The classic collar is another timeless and sophisticated collar. It has a narrower distance between the two collar points than the British cutaway. When it is buttoned there is a smaller amount of space to anchor the tie, which means we would recommend a slimmer knot in order to keep a clean look. This is a great option for work, as you can never go wrong with a classic.
Button Down Collar
The button down is a traditional gentlemen's collar often seen on American styled Oxford dress shirts. Usually the collar isn't as stiff, resulting in a more natural roll rather than fold. The original purpose of the buttons were to fasten the points to the shirt so that it could hold a tie. We often recommend this collar for a sport jacket and jeans look as the shirts often lend themselves to a more casual environment.

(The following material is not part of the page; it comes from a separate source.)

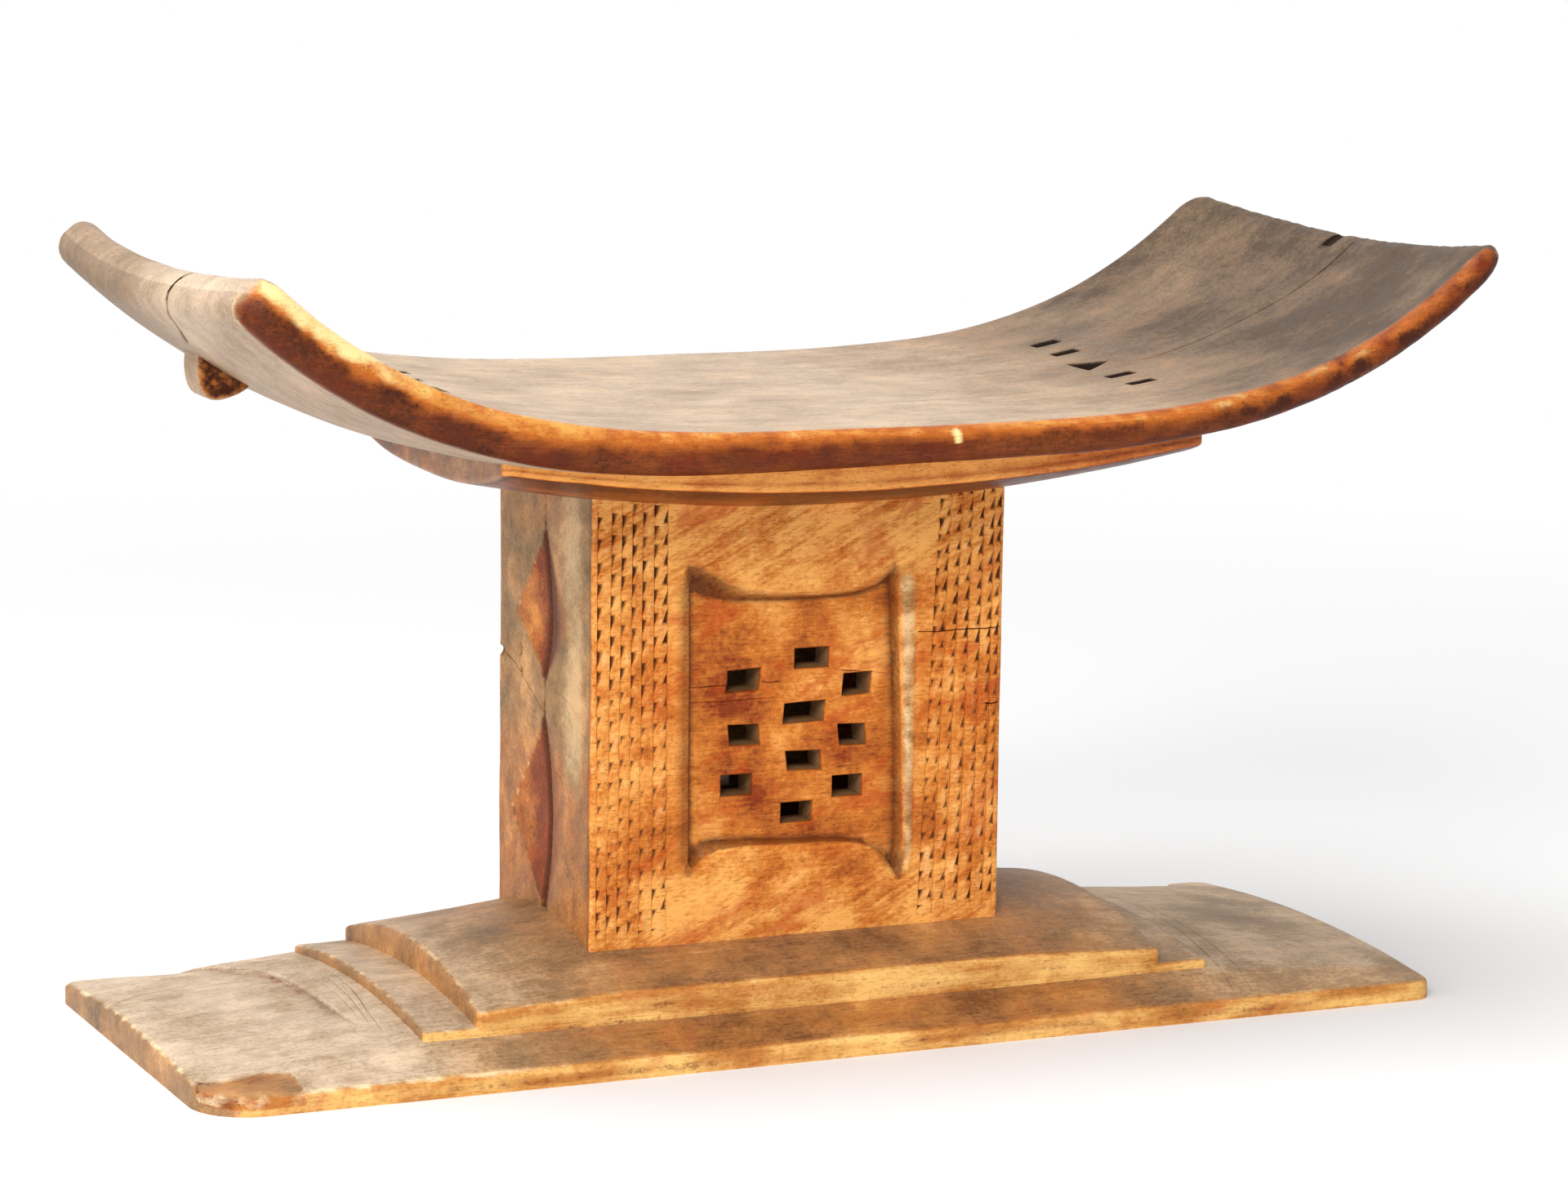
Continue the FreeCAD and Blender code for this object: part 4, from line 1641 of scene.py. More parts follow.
@dataclass
class Screen(ColumnMember):
    """One of the two pierced screens. The back one is the front one turned half round, its cracks only drawn."""

    panel: Panel = field(default_factory=Panel)
    back: bool = False
    thickness: float = 21.0
    seam_gap: float = 0.4
    guide_step: float = 2.2
    mark_step: float = 2.0
    wall_rows: int = 5

    def layout(self) -> Plan:
        """Sets out the outline, the panel, the holes and the marks.

        Returns:
            The plan.
        """
        plan = Plan()
        low, high = (self.screen_low, self.foot), (self.screen_high, self.head)
        plan.path([low, (high[0], low[1]), high, (low[0], high[1])], self.spacing, closed=True)
        for guide in self.panel.guides():
            kept = [(min(max(x, low[0] + self.seam_gap), high[0] - self.seam_gap), z) for x, z in guide]
            plan.path(kept, self.guide_step)
        self.panel.holes.lay(plan)
        if not self.back:
            self.lay_marks(plan, self.mark_step)
        margin = self.margin
        plan.fill(self.spacing, (low[0] + margin, low[1] + margin), (high[0] - margin, high[1] - margin))
        return plan

    def cut(self) -> Cut:
        """Builds the screen's skins and walls.

        Returns:
            The screen's points and faces.
        """
        places, corners = self.layout().triangles(lambda at: self.panel.holes.gap(at) > 0)
        x, z = places[:, 0], places[:, 1]
        marks = self.marks(places) * (not self.back)
        depth = self.panel.depths(places) + marks + self.panel.holes.fall(places)
        face = -self.depth / 2
        outer = np.column_stack([x, face + depth, z])
        inner = np.column_stack([x, np.full(len(places), face + self.thickness), z])
        cut = close_skins(places, corners, outer, inner, self.wall_rows)
        self.roughen(cut, self.seam_hold(cut))
        if self.back:
            cut.points = cut.points * np.array([-1, -1, 1]) + np.array([2 * self.middle, 0, 0])
        return cut

    def tint(self, cut: Cut) -> Tint:
        """Says where the screen is warm, dark, worn and dirty, with painted shade in its panel, round its holes and
        inside, and a painted highlight on its bead.

        Args:
            cut: The screen's points.

        Returns:
            The shares.
        """
        x, z = cut.plan[:, 0], cut.plan[:, 1]
        tint, outer = Tint.plain(len(cut.points)), cut.upper
        # The walls and the inner face get painted shade: lower tone and warmth, and a share of dark and dirt.
        inside = ease(cut.level, 0.02, 0.15)
        gap, foot = outline_gap(cut.plan, self.panel.rim), -outline_gap(cut.plan, self.panel.floor)
        fine = rough(cut.points, 5.0, 43.0)
        bead = self.panel.bead(cut.plan) * outer
        # The bead's crest is lighter and paler, partly polish and partly a painted highlight.
        ridge = ease(bead, 0.12, 0.8)
        tint.tone = self.front_tone(cut.points) - 0.11 * ease(gap, 0.0, 3.0) + 0.12 * fine
        tint.tone += ridge * (0.12 + 0.4 * fine)
        tint.tone = tint.tone * (1 - inside) + inside * 0.55
        tint.scrape = self.scrape_share(z) * (1 - 0.8 * ease(gap, -1.0, 1.0)) * outer
        # The panel's walls, its horns and its right side get painted shade, and so do both sides of the bead and
        # the holes' edges.
        wall = ease(gap, -0.8, 0.5) * ease(foot, -1.6, 0.3) * outer
        horns = ease(np.abs(gap), 3.4, 0.4) * (ease(z, 190.0, 203.0) + ease(z, 84.0, 72.0)) * outer
        right = ease(x, 30.0, 41.0) * ease(gap, 0.0, 1.5) * outer
        beside_bead = ease(bead, 0.02, 0.2) * ease(bead, 0.45, 0.25)
        hole = ease(self.panel.holes.gap(cut.plan), 0.7, 0.0)
        tint.dark = np.maximum.reduce([0.3 * inside, 0.45 * hole, 0.75 * wall, 0.65 * horns,
                                       self.flank(x, z) * outer, 0.3 * right, 0.35 * beside_bead])
        tint.warm = 1.0 - 0.66 * ridge - 0.75 * inside
        tint.wear = ridge * (0.22 + 0.6 * fine)
        tint.dirt = np.maximum(0.25 * inside, 0.85 * ease(self.marks(cut.plan) * outer, 0.25, 0.9))
        return tint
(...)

Often also called a 'band collar', the Mandarin collar is a collar without a fold. These collars are a more casual look for your shirt, as the lack of a fold is reminiscent of a henley-style shirt. Many men request this collar for summer shirts as it provides more space for your neck to breathe without the feeling of being too constricted. It is a modern, fashion-forward look to pair a mandarin collar with a suit.
While there are a good handful of collar examples listed here in this article, the best way to experience a selection of collars is to go through the custom process. Not only can you have a choice in dictating your collar, but you can also dictate the stiffness of the collar and the height of the band for a true element of customization
Paying attention to what you wear is a great first step to dressing your best. However, the most effective way to communicate a sense of style is to pay attention to the details of a look and understand how they contribute to your overall profile. Shirt collars are one of the best examples of this as they have a lasting effect on your outfit.
Remember that your image is a visual representation of who you are without saying a word. When you pair the right collar with the right suit, sport jacket or casual look, you are already one step ahead of the rest of the men you see. That is the benefit of dressing your best.